«Wir möchten ein Festival für alle sein»

Die Winterthurer Musikfestwochen sind eines der ältesten Pop- und Rockfestivals Europas und ein Highlight im Schweizer Festivalsommer. Während eineinhalb Wochen bietet das liebevoll gestaltete Festival im Herzen der Altstadt eine Auswahl an verschiedensten Konzerten von neuentdeckten bis weitbekannten Musiker/-innen. Lotta Widmer ist unter anderem für den Bereich Nachhaltigkeit bei den Musikfestwochen zuständig und gibt einen spannenden Einblick in ihre Tätigkeit.

Lotta Widmer von den Winterthurer Musikfestwochen. Foto: Andri Kaufmann Janutin

Foto: Thomas Gerstendörfer

Foto: Andrin Fretz

Was bedeutet für die Winterthurer Musikfestwochen Nachhaltigkeit?
Nachhaltigkeit bedeutet für uns Verantwortung – denn es braucht jetzt Massnahmen, damit es morgen noch Festivals gibt. Zudem möchten wir ein Festival für alle sein. Uns ist wichtig, das Thema Nachhaltigkeit immer ganzheitlich zu betrachten und somit alle Dimensionen wie Umwelt, Soziales und Wirtschaft miteinzubeziehen.

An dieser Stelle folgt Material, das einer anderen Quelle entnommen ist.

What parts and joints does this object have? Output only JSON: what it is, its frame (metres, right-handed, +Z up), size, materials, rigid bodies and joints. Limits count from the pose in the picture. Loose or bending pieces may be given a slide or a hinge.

Nachhaltigkeit ist ein Prozess, der bei uns bereits vor einigen Jahren gestartet ist. Mit früh eingeführten Massnahmen wie etwa der Umstellung auf Mehrweggeschirr und -besteck oder dem Buchen von Bands, die sowieso auf Tour sind, bemühen wir uns schon länger darum, Vorbild und Vorreiterin zu sein.

Was wird dieses Jahr im Bereich Nachhaltigkeit neu gemacht?
Letzten Herbst haben wir zusammen mit einem Ingenieurbüro eine umfassende Ökobilanzierung gemacht. Anhand des ermittelten Fussabdrucks konnten wir unsere grossen Hebel identifizieren. Bis anhin lag der Hauptfokus unserer Massnahmen im Bereich der Ökologie. Dies wollen wir dieses Jahr ändern, indem die soziale Nachhaltigkeit ausgebaut wird: Etwa indem wir ein «Awarenesskonzept» umsetzen, ein Konzert in Gebärdensprache verdolmetschen und uns selbst weiterbilden, um bewusster Barrieren auf unserem Festivalgelände abzubauen. Dies machen wir zusammen mit Fachpersonen und/oder Betroffenen, da wir selbst diese Perspektiven und Expertise nicht im Team haben. Aber auch im Bereich der Ökologie haben wir neue Massnahmen: Wir übernehmen 50% der Zugkosten, wenn eine Band dafür auf das Flugzeug oder das Auto verzichtet, und wir veranstalten das Festival zum ersten Mal komplett CO2-neutral. Aber auch hier wollen wir transparent sein: Das geht nicht ohne Kompensation. Wir halten uns an den Leitsatz: Zuerst Verhinderung, dann Verminderung und erst dann Kompensation der verursachten Emissionen.

Was sind die grössten Herausforderungen, wenn ein Festival in dieser Grösse nachhaltig organisiert wird?
Es braucht viel Zeit, Geld und Anstrengung. Zeit, um sich einzulesen und weiterzubilden, zu analysieren, sich mit anderen Veranstaltern auszutauschen, im Team zu diskutieren, Massnahmen zu planen und diese dann nach dem Festival zu evaluieren. Und Geld, um die eben erwähnte Zeit zu entlöhnen, wo nötig Expertise einzuholen und die Umsetzung der Massnahmen zu bezahlen. Dazu kommt, dass wir auch als nicht-gewinnorientierter Verein wirtschaftlich bleiben und unsere alltägliche Arbeit nicht vernachlässigen sollten. Ideen und Massnahmen gibt es viele, doch deren Umsetzung ist nicht immer einfach. Manchmal scheitert es am Budget, manchmal an internen Meinungsunterschieden und wieder ein anderes Mal an den Kapazitäten.

Persönlicher Tipp von Lotta Widmer wie du als Festival-Besucher/-in nachhaltig mitmachen kannst: Komm zu Fuss, mit dem Velo oder den ÖV an unser Festival und suche dir ein leckeres Vegi-Menü aus – wir haben eine tolle Auswahl.